Linear Inductance Model Reshaping-Based Sensorless Position Estimation Method for SRM With Antimagnetic Saturation Capability
Qingguo Sun, Tianze Lan, Xu Liu, Shanhu Li, Feng Niu, Chun Gan
Abstract
This article focuses on the linear inductance model-based sensorless position estimation for medium- and low-speed switched reluctance motor (SRM) drive. With the developed model reshaping schemes, the position estimation error caused by magnetic saturation is effectively suppressed. Given the specific constant sum characteristics of phase inductances under unsaturation condition, a virtual inductance construction strategy is specially proposed for three-phase SRMs to avoid the impact of magnetic saturation, which shows excellent enforceability and simplicity.
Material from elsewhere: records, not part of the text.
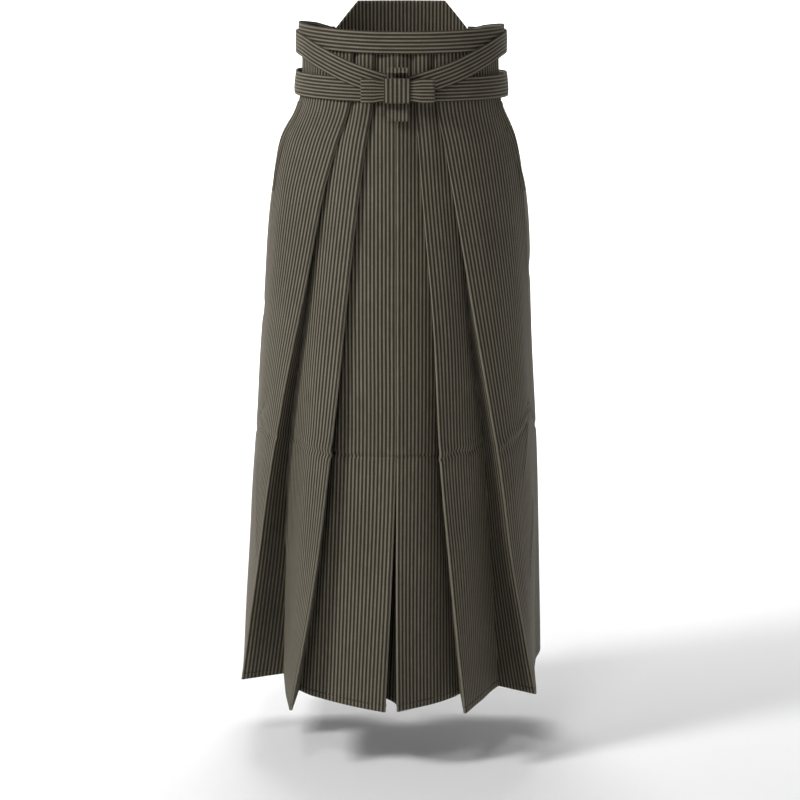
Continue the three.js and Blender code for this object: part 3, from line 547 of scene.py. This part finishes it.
def hem_relief(line, k, up):
    """A point of a line, drawn in where the hem is stitched."""
    before, after = line[max(k - 1, 0)], line[min(k + 1, len(line) - 1)]
    run = (after - before).xy.normalized()
    near = math.exp(-((up - HEM_TURN) / HEM_GROOVE_WIDTH) ** 2) if up < 2 * HEM_TURN else 0
    out = Vector((-run.y, run.x, 0))
    if out.dot(line[k]) < 0:
        out.negate()
    return line[k] - out * HEM_GROOVE * near


def in_frame(points):
    return [hang(Vector((p.x - CENTRE_X, p.y, p.z))) for p in points]


# ---------------------------------------------------------------- mesh makers
def grid_mesh(name, rows, uv, wrap=False):
    """A mesh through rows of points, with the cloth's own coordinates in its UV map.

    uv(row, column, face_column) gives the coordinates of a corner of a face, in metres.
    """
    tall, wide = len(rows) - 1, len(rows[0]) - 1
    bm = bmesh.new()
    bmesh.ops.create_grid(bm, x_segments=wide, y_segments=tall, size=1)
    cloth = bm.loops.layers.uv.new("cloth")
    at = {v: (round((v.co.y + 1) / 2 * tall), round((v.co.x + 1) / 2 * wide)) for v in bm.verts}
    for face in bm.faces:
        first = min(at[v][1] for v in face.verts)
        for loop in face.loops:
            row, column = at[loop.vert]
            loop[cloth].uv = uv(row, column, first)
    for v, (row, column) in at.items():
        v.co = rows[row][column]
    if wrap:
        bmesh.ops.remove_doubles(bm, verts=bm.verts, dist=1e-6)
    return finish_mesh(name, bm)


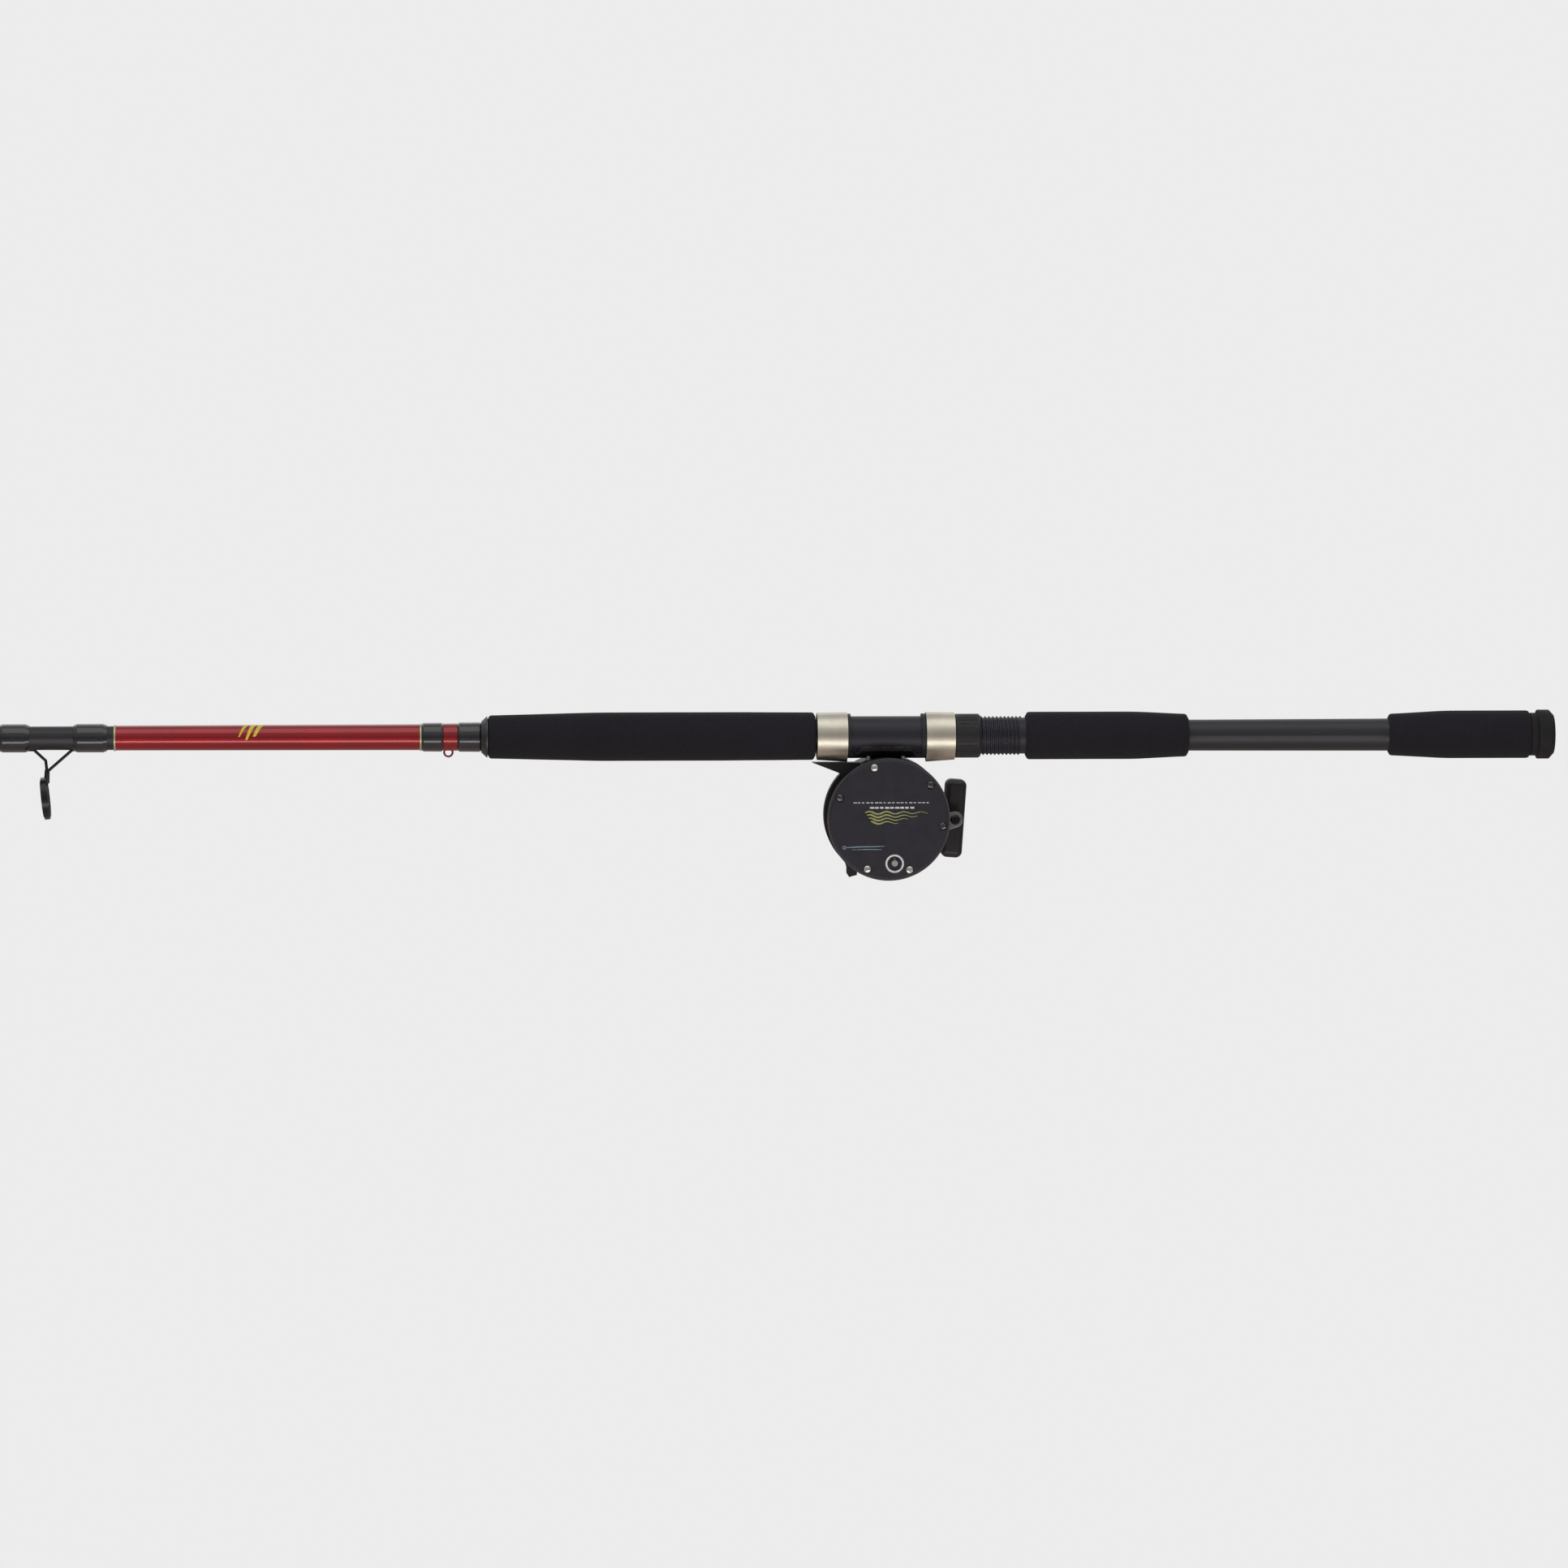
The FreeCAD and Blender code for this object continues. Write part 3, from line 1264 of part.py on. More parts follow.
def make_drive():
    """Everything the handle turns: sleeve, ratchet, drag stack and spacer."""
    stud_x, stud_z = stud_centre()
    start = size.bridge_side + size.bridge_wall + 0.3
    bore = size.stud_r + size.running_gap
    arm_end = size.arm_side + size.arm_wall
    stud_end = size.bridge_side + size.bridge_wall + 10.9
    keep("drive_sleeve", reel_lathe("drive_sleeve", [
        (start, bore),
        (start, 6.5),
        (start + 0.6, 6.5),
        (start + 0.6, size.sleeve_r),
        (size.arm_side, size.sleeve_r),
        (size.arm_side, 3.0),
        (arm_end + 2.6, 3.0),
        (arm_end + 2.6, 0),
        (stud_end, 0),
        (stud_end, bore),
    ], stud_x, stud_z))
    ratchet = star_gear(12, 7.3, 9.0, float(size.sleeve_r), 0.85).extrude(Y_AXIS * 1.7)
    spot = reel_spot(stud_x, start + 0.6, stud_z)
    keep("ratchet_wheel", feature("ratchet_wheel_cut", ratchet, spot))
    recess = size.main_gear_side + 1.3
    fibre = []
    for index, side in enumerate((recess, recess + 1.2)):
        fibre.append(stack_ring(f"fibre_{index}", side, 0.6, 11.8))
    group("drag_washers", fibre)
    steel = [
        stack_ring("keyed_plate_0", recess + 0.6, 0.6, 11.4),
        stack_ring("keyed_plate_1", recess + 1.8, 0.8, 11.4),
    ]
    group("drag_plates", steel)
    keep("drag_spacer", stack_ring("drag_spacer", recess + 2.6, size.star_side - recess - 2.7,
                                   size.sleeve_r + 1.4))


def stack_ring(name, side, width, outer_r):
    """A washer or spacer on the drive sleeve."""
    stud_x, stud_z = stud_centre()
    bore = size.sleeve_r + 0.05
    return reel_lathe(name, [
        (side, bore), (side, outer_r), (side + width, outer_r), (side + width, bore),
    ], stud_x, stud_z)


def make_dog():
    """The anti-reverse dog: a pawl on its own post, lifted clear of the ratchet at rest."""
    x, side, z = (float(number) for number in dog_spot(24.3))
    stud_x, stud_z = (float(number) for number in stud_centre())
    pivot = FreeCAD.Vector(x, 0, z)
    stud = FreeCAD.Vector(stud_x, 0, stud_z)
    inward = (stud - pivot).normalize()
    across = FreeCAD.Vector(-inward.z, 0, inward.x)
    tip = stud - inward.multiply(1.0) * 6.0 + across * 7.3
    nose = [tip, tip - inward * 2.2 + across * 1.0, pivot + across * 2.6, pivot - inward * 2.4,
            pivot - across * 2.2, pivot + inward * 2.2]
    corners = [FreeCAD.Vector(point.x, side, point.z) for point in nose]
    plate = Part.Face(Part.makePolygon(corners + corners[:1])).extrude(Y_AXIS * 1.5)
    hole = y_cylinder(1.56, 20, 30)
    hole.translate(pivot)
    keep("anti_reverse_dog", feature("dog_plate", plate.cut(hole), reel_spot()))


def make_star_drag():
    """A five-armed star wheel threaded on the drive sleeve under the handle."""
    stud_x, stud_z = stud_centre()
    side = float(size.star_side)
    hub = y_cylinder(7.6, side, side + 4.0)
    for index in range(5):
        angle = math.radians(90 + 72 * index)
        out = FreeCAD.Vector(math.cos(angle), 0, math.sin(angle))
        across = FreeCAD.Vector(-out.z, 0, out.x)
        tip_r = 3.0
        reach = float(size.star_r) - tip_r
        corners = [out * 4 + across * 4.4, out * reach + across * tip_r,
                   out * reach - across * tip_r, out * 4 - across * 4.4]
        lifted = [corner + Y_AXIS * (side + 0.3) for corner in corners]
        arm = Part.Face(Part.makePolygon(lifted + lifted[:1])).extrude(Y_AXIS * 3.0)
        end = Part.makeCylinder(tip_r, 3.0, out * reach + Y_AXIS * (side + 0.3), Y_AXIS)
        hub = hub.fuse(arm).fuse(end)
    hub = hub.cut(y_cylinder(size.sleeve_r + 0.07, side - 1, side + 6)).removeSplitter()
    keep("star_drag", feature("star_drag_wheel", hub, reel_spot(stud_x, 0, stud_z)))


def make_handle():
    """The crank arm, its nut, the rivet that the knob turns on, and the T-bar knob."""
    stud_x, stud_z = stud_centre()
    run_x = float(size.crank_x) - float(stud_x)
    run_z = float(size.crank_z) - float(stud_z)
    length = math.hypot(run_x, run_z)
    slope = math.degrees(math.atan2(run_z, run_x))
    side = float(size.arm_side)
    wall = float(size.arm_wall)
    hub_r = 7.0
    end_r = 5.3
    lean = (hub_r - end_r) / length
    reach = math.sqrt(1.0 - lean * lean)
    hub_top = FreeCAD.Vector(hub_r * lean, side, hub_r * reach)
    end_top = FreeCAD.Vector(length + end_r * lean, side, end_r * reach)
    hub_low = FreeCAD.Vector(hub_top.x, side, -hub_top.z)
    end_low = FreeCAD.Vector(end_top.x, side, -end_top.z)
    outline = Part.Wire([
        Part.LineSegment(hub_top, end_top).toShape(),
        Part.Arc(end_top, FreeCAD.Vector(length + end_r, side, 0), end_low).toShape(),
        Part.LineSegment(end_low, hub_low).toShape(),
        Part.Arc(hub_low, FreeCAD.Vector(-hub_r, side, 0), hub_top).toShape(),
    ])
    arm = Part.Face(outline).extrude(Y_AXIS * wall)
    arm = arm.makeFillet(0.6, [edge for edge in arm.Edges if edge.Length > 12.0])
    arm = arm.cut(y_cylinder(3.0, side - 1, side + wall + 1))
    pin_hole = y_cylinder(size.knob_pin_r, side - 1, side + wall + 1)
    pin_hole.translate(FreeCAD.Vector(length, 0, 0))
    turn = FreeCAD.Rotation(Y_AXIS, -slope)
    keep("handle_arm", feature("handle_arm_plate", arm.cut(pin_hole), reel_spot(stud_x, 0, stud_z), turn))
    make_handle_nut(stud_x, stud_z, size.arm_side + size.arm_wall)
    make_knob()


def make_handle_nut(stud_x, stud_z, side):
    prism = doc.addObject("Part::Prism", "handle_nut_prism")
    prism.Polygon = 6
    prism.Circumradius = 5.2
    prism.Height = 3.4
    place(prism, reel_spot(stud_x, side, stud_z), CYLINDER_ALONG_Y)
    bore = cylinder("handle_nut_bore", 3.0, 2.7, reel_spot(stud_x, side - 0.1, stud_z))
    keep("handle_nut", cut("handle_nut_cut", prism, [bore]))


def make_knob():
    """A T-bar knob that spins on a rivet through the crank's end."""
    x, z = size.crank_x, size.crank_z
    arm_in = size.arm_side
    arm_out = size.arm_side + size.arm_wall
    pin_end = size.knob_side + 16.0
    keep("knob_rivet", reel_lathe("knob_rivet", [
        (arm_in - 1.1, 0),
        (arm_in - 1.1, 2.2),
        (arm_in, 3.3),
        (arm_in, size.knob_pin_r),
        (pin_end, size.knob_pin_r),
        (pin_end, 0),
    ], x, z))
    side = size.knob_side
    stem_points = [
        (side, size.knob_pin_r + 0.06),
        (side, 5.6),
        (side + size.knob_stem + 3.0, 4.6),
        (side + size.knob_stem + 3.0, size.knob_pin_r + 0.06),
    ]
    stem = reel_lathe("knob_stem_turned", stem_points, x, z)
    turn = FreeCAD.Rotation(Y_AXIS, float(size.knob_tilt))
    corner = turn.multVec(FreeCAD.Vector(-float(size.knob_width) / 2.0, 0, -float(size.knob_length) / 2.0))
    blank = box("knob_blank", (size.knob_width, size.knob_depth, size.knob_length),
                reel_spot(x + corner.x, side + size.knob_stem, z + corner.z), turn)
    doc.recompute()
    rounded = doc.addObject("Part::Fillet", "knob_rounded")
    rounded.Base = blank
    rounded.Edges = [(index, 4.2, 4.2) for index in range(1, 13)]
    bore = cylinder("knob_bore", size.knob_pin_r + 0.06, 18.0, reel_spot(x, side - 0.5, z))
    keep("handle_knob", cut("handle_knob_cut", fuse("handle_knob_whole", [stem, rounded]), [bore]))


def make_lever():
    """The free-spool lever outside the cover and its shaft, with the cam inside that lifts the yoke."""
    x, z = size.lever_x, size.lever_z
    side = size.lever_side
    run_x = float(size.lever_tip_x) - float(x)
    run_z = float(size.lever_tip_z) - float(z)
    length = math.hypot(run_x, run_z)
    slope = math.degrees(math.atan2(run_z, run_x))
    hub = y_cylinder(4.6, 0, float(size.lever_wall))
    corners = [FreeCAD.Vector(px, 0, pz) for px, pz in (
        (0, 4.2), (length - 7, 2.6), (length - 3, 3.6), (length, 2.6), (length, -2.6),
        (length - 3, -3.6), (length - 7, -2.6), (0, -4.2))]
    arm = Part.Face(Part.makePolygon(corners + corners[:1])).extrude(Y_AXIS * float(size.lever_wall))
    shape = hub.fuse(arm).removeSplitter()
    shape = shape.cut(y_cylinder(1.5, -1, 5))
    keep("freespool_lever", feature("freespool_lever_plate", shape, reel_spot(x, side, z),
                                    FreeCAD.Rotation(Y_AXIS, -slope)))
    shaft_end = float(side + size.lever_wall)
    cam_side = 23.8
    shaft = y_cylinder(2.0, cam_side, float(side)).fuse(y_cylinder(1.5, float(side) - 1, shaft_end))
    disc = y_cylinder(4.4, cam_side, cam_side + 0.5)
    keep("freespool_cam", feature("freespool_cam_turned", shaft.fuse(disc).removeSplitter(),
                                  reel_spot(x, 0, z)))


# ---------------------------------------------------------------- build


def build():
    write_sheet()
    make_butt_cap()
    make_grips()
    make_butt_blank()
    make_foretrim()
    make_hook_keeper()
    make_seat()
    make_bushings()
    make_lock_nut()
    make_hood("moving", size.hood_lip, size.hood_mouth, size.hood_start)
    make_hood("fixed", size.fixed_lip, size.fixed_mouth, size.fixed_end)
    rivets, foot_bar = make_foot()
    make_tip_blank()
    make_guides()
    make_reel_frame(rivets, foot_bar)
    make_trim_ring()
    make_left_plate()
    make_cover()
    make_screws()
    make_spool()
    make_clicker()
    make_gears()
    make_bridge()
    make_yoke()
    make_drive()
    make_dog()
    make_star_drag()
    make_handle()
    make_lever()
    doc.recompute()


def check_document():
    faults = []
    for thing in doc.Objects:
        if "Invalid" in thing.State or "Error" in thing.State:
            faults.append(f"{thing.Name}: {thing.State}")
    for label, thing in nodes.items():
        if thing.Shape.isNull() or not thing.Shape.isValid() or not thing.Shape.Solids:
            faults.append(f"{label}: no valid solid")
    if faults:
        raise RuntimeError("; ".join(faults))


def write_steps():
    os.makedirs("parts", exist_ok=True)
    for label, thing in nodes.items():
        thing.Shape.exportStep(f"parts/{label}.step")
        print(f"{label:22s} solids {len(thing.Shape.Solids):3d} volume {thing.Shape.Volume:12.1f}")
    print(len(nodes), "sub-parts")


build()
check_document()
write_steps()
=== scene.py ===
"""Fishing rod and reel: the shown model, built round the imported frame."""
import json
import math

import bmesh
import bpy
from bpy.props import FloatProperty, FloatVectorProperty, PointerProperty
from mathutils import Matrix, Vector, noise

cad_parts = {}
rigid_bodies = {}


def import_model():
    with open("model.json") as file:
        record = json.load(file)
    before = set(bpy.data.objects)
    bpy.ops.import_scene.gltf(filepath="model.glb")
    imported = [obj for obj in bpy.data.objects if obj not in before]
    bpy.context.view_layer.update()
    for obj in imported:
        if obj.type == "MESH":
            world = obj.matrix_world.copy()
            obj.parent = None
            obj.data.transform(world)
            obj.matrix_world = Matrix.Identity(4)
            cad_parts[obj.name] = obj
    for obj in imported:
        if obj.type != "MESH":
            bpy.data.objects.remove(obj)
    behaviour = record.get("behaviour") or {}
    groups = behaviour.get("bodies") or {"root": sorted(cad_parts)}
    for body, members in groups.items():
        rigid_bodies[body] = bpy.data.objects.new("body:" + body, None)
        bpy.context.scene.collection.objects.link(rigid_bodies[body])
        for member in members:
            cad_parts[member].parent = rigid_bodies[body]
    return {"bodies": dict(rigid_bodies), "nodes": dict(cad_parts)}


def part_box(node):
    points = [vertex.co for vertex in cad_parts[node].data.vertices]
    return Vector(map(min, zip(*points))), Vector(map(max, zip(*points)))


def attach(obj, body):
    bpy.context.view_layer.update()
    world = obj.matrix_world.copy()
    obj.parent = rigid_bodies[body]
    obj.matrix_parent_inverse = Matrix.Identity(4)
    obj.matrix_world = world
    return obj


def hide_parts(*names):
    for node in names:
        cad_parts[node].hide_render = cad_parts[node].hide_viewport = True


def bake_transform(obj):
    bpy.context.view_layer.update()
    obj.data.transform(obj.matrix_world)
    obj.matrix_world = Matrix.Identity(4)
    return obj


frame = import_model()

bl_info = {
    "name": "Fishing Rod and Reel",
    "version": (1, 0, 0),
    "blender": (4, 5, 0),
    "location": "3D View > Sidebar > Rod and Reel",
    "description": "Builds the shown model of a boat rod and star-drag reel round its packed frame",
    "category": "Add Mesh",
}

MM = 0.001
KEPT = set(frame["nodes"].values()) | set(frame["bodies"].values())
for spare in [o for o in bpy.data.objects if o not in KEPT]:
    bpy.data.objects.remove(spare)
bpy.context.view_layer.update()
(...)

On the other hand, to meet the requirement of strong portability for three-phase and above multiphase SRMs, an equivalent position triangle is built in real time to recognize the position error caused by magnetic saturation and assist in a novel self-calibration technique of the inductance linearity. Both the reshaping schemes can achieve the high-precision sensorless position estimation under severer magnetic saturation. The simulation and experiments on a 150-W three-phase 12-/8-pole SRM prototype validate the feasibility and effectiveness of the proposed sensorless estimation schemes.